Monday, 24 July 2017: 16:40
Grand Ballroom West (The Diplomat Beach Resort)
X. Zhang (MAE, West Virginia University), W. Li, B. Guan, and X. Liu (West Virginia University)
In this study, to avoid the surface segregation of La2O3 and LaNiO3 phases on the lanthanum nickelate (La2NiO4+δ) infiltrated LSCF cathode, A-site deficient lanthanum nickelate (La2-xNiO4±δ) are investigated as the infiltrant. La2-xNiO4±δ (x=0-0.2) are synthesized and characterized first. The maximum deficient concentration of lanthanum is less than 0.2. La2-xNiO4±δ with higher deficient exhibits the enhanced electrical conductivity below 800oC. Through the electrochemical impedance spectroscopy on the symmetrical cells, it is found that A-site deficiency lead to an increase in the polarization resistance. The surface charge transfer process gradually dominates the impedance with lanthanum deficiency increasing. In the infiltrated LSCF cathode, it is observed that about one order of magnitude decrease in polarization resistance has been achieved after La2-xNiO4±δ ­infiltration, with La2-xNiO4±δ)-infiltration being the smallest.
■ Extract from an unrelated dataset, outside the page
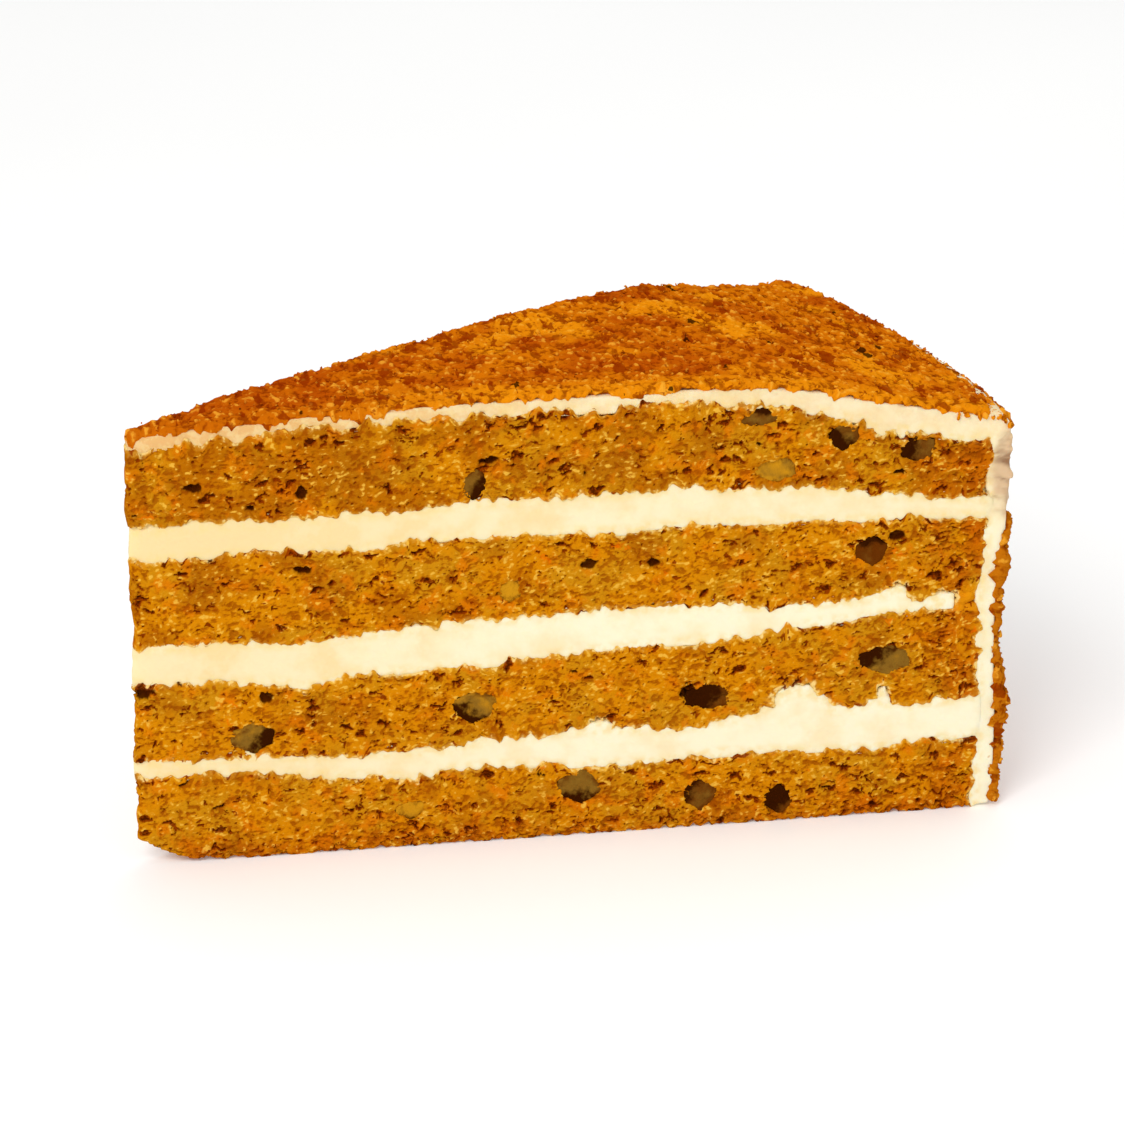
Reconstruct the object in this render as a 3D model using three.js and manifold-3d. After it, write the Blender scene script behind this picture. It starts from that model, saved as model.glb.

In a short-term measurement, after 960 min cathodic polarization at -0.2V, the degradation of La2-xNiO4+δ (x=0-0.2) coated LSCF reduces with increasing A-site deficient concentration. The enhanced stability of La2-xNiO4+δ (x=0-0.2) coated LSCF demonstrates that A-site deficient La2-xNiO4+δ is one potential infiltration materials for LSCF cathode to improve the surface stability.